FOB is by no means the definitive portrayal of an immigrant Chinese family in the United States. It's what Huang set out, and failed, to achieve, in the broadest of mediums. He was emboldened by his disruptive successes in restaurants, online media and publishing, three spheres that were ready for a rap-obsessed, pot-addled, attention-loving Asian who calls himself a "chinkstronaut." Huang probably should have googled ABC first before signing over the rights to his book (or went with Netflix instead).

FOB, through any other lens, is a huge step forward for Asian representation. A quieter voice, and perhaps a more well-versed one, is Jeff Yang, a columnist with The Wall Street Journal and a former TV critic for the Village Voice. He's also the father of Hudson Yang, the young actor who plays Eddie. In the Los Angeles Times, he recounts the short, sad history of on-screen Asian-American culture and has a clear-eyed view of what FOB means in 2015: "Putting a set of characters on-screen that a generation of young Asian Americans will laugh with, live with and recognize as reflections of themselves."

The show as it's been realized fails only one person, if at all: Eddie Huang. If the goal was to faithfully translate a deeply personal, bestselling memoir into a hit mainstream TV show, it was a goner before the ink on the contract was dry. While the book is a must-read, I would boldly argue that Huang's life experience is unique only to himself. I admire his extroversion and his success, even more so knowing how difficult his childhood was. But I unfortunately can't identify much with real-life Eddie; I see much more of myself in TV Eddie, an awkward kid who just wants to fit in and sometimes brings stinky tofu to school for lunch. I think many of the millions of viewers relate just the same. Some of them, as The New York Times reports, even attend weekly viewing parties, because being able to relate is still so new and thrilling.

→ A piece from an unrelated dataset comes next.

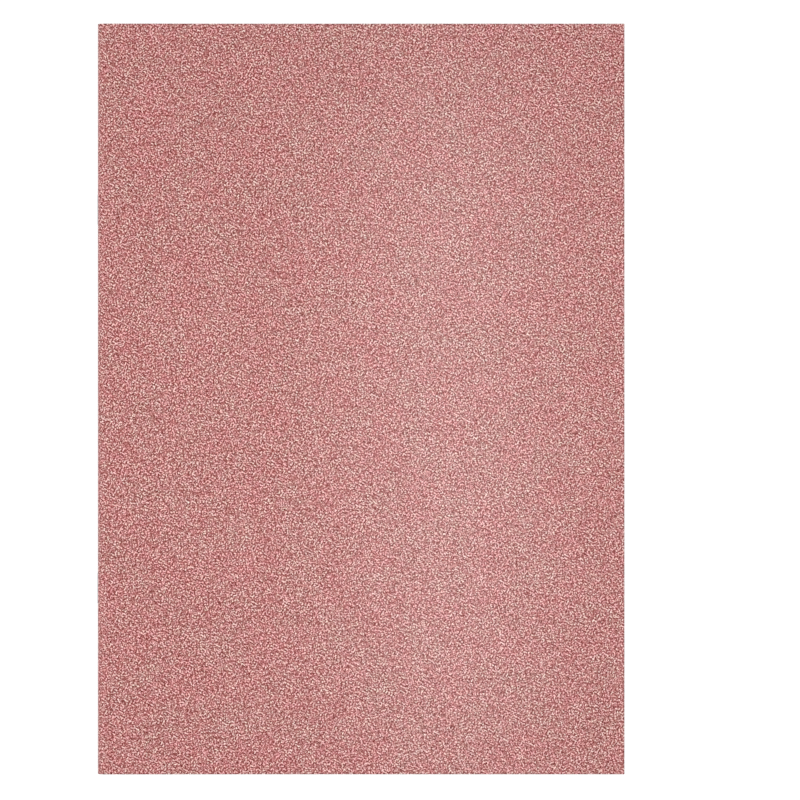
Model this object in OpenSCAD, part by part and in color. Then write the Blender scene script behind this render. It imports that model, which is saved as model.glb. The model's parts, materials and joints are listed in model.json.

Huang, I'm sure, was well compensated for the right to be inspired by his life. He's also been introduced to his largest audience yet, far bigger than his fan base of foodies and Internet hipsters. FOB, the TV show, may not be hard enough for his edgy brand, but Huang could spare a tweet to recognize that, like it or not, he's earned a place in history and he'll be looked back on as a trailblazer.